Polynomials such that $P(\mathbb{U})\subset \mathbb{U}$

Question

Question

Let $\mathbb{U}$ be the unit circle. Find all $P\in \mathbb{R}[X]$ such that $P(\mathbb{U})\subset \mathbb{U}$.

My attempt

My conjecture is that $P=\mu X^d$ for some $d\geqslant 0$ and $\mu \in \mathbb{U}$. I tried to prove it by contradiction, making a recurrence on the number of monomials in the polynom.
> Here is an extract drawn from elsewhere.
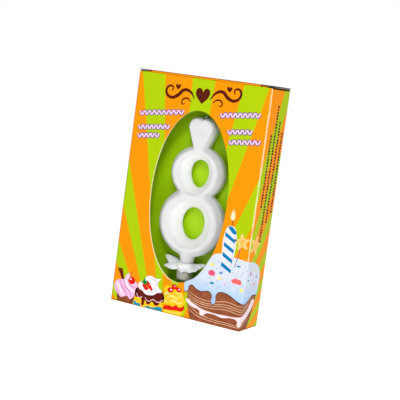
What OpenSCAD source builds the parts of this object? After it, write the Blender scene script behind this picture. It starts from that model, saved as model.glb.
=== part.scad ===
// Number birthday candle on its pick, packed in a windowed card carton with a folded platform inside.
// Origin: centre of the carton's base. +Z up, the window faces -Y, all sizes in millimetres.

/* [Carton] */
// Height of the closed carton
carton_h = 125; // [120:0.5:140]
// Width across the front
carton_w = 78; // [74:0.5:90]
// Depth from front to back
carton_d = 22; // [21:0.5:26]
// Thickness of the folding boxboard
board = 0.45; // [0.35:0.05:0.5]
// Half the width of the oval window
window_rx = 22.5; // [20:0.5:24]
// Half the height of the oval window
window_rz = 45; // [42:0.5:46]
// Height of the window's centre
window_z = 62.5; // [61:0.5:64]

/* [Lid] */
// Length of the tongue that tucks behind the front
tongue_len = 11; // [8:0.5:11]
// Room between the tongue and the front panel
tongue_gap = 0.95; // [0.95:0.05:1.2]
// Reach of each dust flap from its side
flap_len = 18; // [12:0.5:18]

/* [Platform] */
// Distance from the carton's front face to the platform's card
platform_depth = 13.4; // [13.3:0.1:14]
// Height of the shelf that the pick stands in
shelf_z = 12; // [11:0.5:13]

/* [Candle] */
// Height of the lower loop's centre
low_z = 48.9; // [48.5:0.1:49.5]
// Height of the upper loop's centre
high_z = 75.3; // [75:0.1:76]
// Half the thickness of the wax
wax_half = 4.8; // [4:0.1:4.8]
// Distance from the carton's front face to the middle of the wax
candle_depth = 8; // [7.8:0.1:8]

/* [Pick] */
// Outer radius of the cup
cup_r = 4.7; // [4.5:0.1:5]
// Radius of the wax stub that stands in the cup
stub_r = 3.4; // [3:0.1:3.4]
// Radius of the spike
spike_r = 1.5; // [1.2:0.1:1.6]

/* [Hidden] */
$fn = 48;

half_w = carton_w / 2;
half_d = carton_d / 2;
slack = 0.1;                                  // air between cards that only lie on each other
lid_under = carton_h - board;                 // underside of the closed lid, level of its hinge
flap_under = lid_under - slack - board;       // underside of the top dust flaps, level of their hinges
front_top = carton_h - 0.75;                  // cut top edge of the front panel
lid_front = -half_d + 0.6;                    // front edge of the lid
tongue_y = -half_d + board + tongue_gap;      // outer face of the tongue
tongue_half_w = 35;
card_y = -half_d + platform_depth;            // front face of the platform's card
card_x = half_w - 2 * board - 0.15;           // outer faces of the platform's flanges
candle_y = -half_d + candle_depth;
spike_tip = 3;
cup_foot = 18.2;
cup_rim = 24.4;
cup_floor = 1.2;
hub_top = 27.4;
stub_foot = cup_foot + cup_floor + 0.2;
wick_r = 0.6;
wick_foot = 86;
wick_top = 105.2;

// Each wax layer: how far its outline is drawn in, and its half thickness as a share of the whole
wax_layers = [[0, 0.45], [0.8, 0.75], [2.4, 1]];

// Petals of the collar: plan angle and reach, shortened where the card or the front is near
petals = [[0, 13.2], [90, 5], [180, 13.2], [220, 10.5], [272, 7], [325, 11]];

// A closed outline of an ellipse in the XZ plane of a panel
function oval(rx, rz, cz = 0, n = 44) = [for (i = [0:n - 1]) [rx * cos(i * 360 / n), cz + rz * sin(i * 360 / n)]];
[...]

Unfortunately it doesn't lead to anything interesting.

Could someone help me ?

NB : It isn't the same the question as Which polynomials fix the unit circle?, since $P(x+iy)\neq P(x)+iP(y)$ in general.

Answer 1

Let $P(X)= \sum_{j=k}^n a_j X^j$, with $a_k \neq 0$ and $a_n \neq 0$. Then $$2\pi \overline{a_k}a_n=\int_{0}^{2\pi}P(e^{it})\overline{P(e^{it})}e^{i(n-k)}d=\int_{0}^{2\pi}|P(e^{it})|^2e^{i(n-k)}dt=\int_{0}^{2\pi}e^{i(n-k)}dt$$

since $|P(e^{it})|=1$ by hypothesis. Because $a_k \neq 0$ and $a_n \neq 0$, you get that necessarily, $n=k$ and $|a_n|=1$, which implies that $$\boxed{P(X)=\pm X^n}$$